Abstract

Dana E. Katz analyzes a number of fifteenth and sixteenth-century paintings and inscriptions that commemorate religious crimes attributed to Jews and represent Judaism as a defeated religion, superseded by a triumphant Christian Church. Her chosen territory is central and northern Italy, where several governments practiced a form of tolerance that had nothing to do with religious pluralism. Rather, it rested on a conviction that Catholicism was wholly right and Judaism altogether wrong. Nevertheless, for reasons both pious and pragmatic, Jews could be permitted to live on the margins of Christian society, not as citizens but as resident “others,” outsiders who in hard times could well become selected targets for popular discontent. Katz shows how the violent or oppressive acts that sometimes attended the relationship between Christians and Jews were translated into the “quiet” or “representational” violence of paintings. In some ways these exorcized actual violence. They justified tolerance by demonstrating that Jews would be punished for transgressions but also stored up trouble by recording the atrocities of which Jews were supposedly capable. The author's choice of subjects is varied and imaginative. She pays close attention to the events that paintings reflect and the motives of the patrons who commissioned them.
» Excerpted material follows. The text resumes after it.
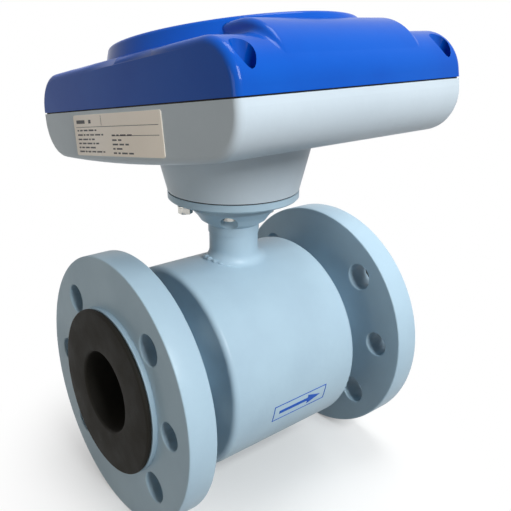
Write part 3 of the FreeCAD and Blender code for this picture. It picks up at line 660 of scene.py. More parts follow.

Well acquainted with a large literature, extending knowledge by archival research and skilful use of the camera, she employs her iconographic expertise to bring out the hidden meanings of the work. Some of the paintings refer unmistakably to members of the local Jewish community and to recent local happenings, others do not; some demonize and caricature Jews, others depict them without acrimony, but consign them symbolically to positions beneath the church and its saints.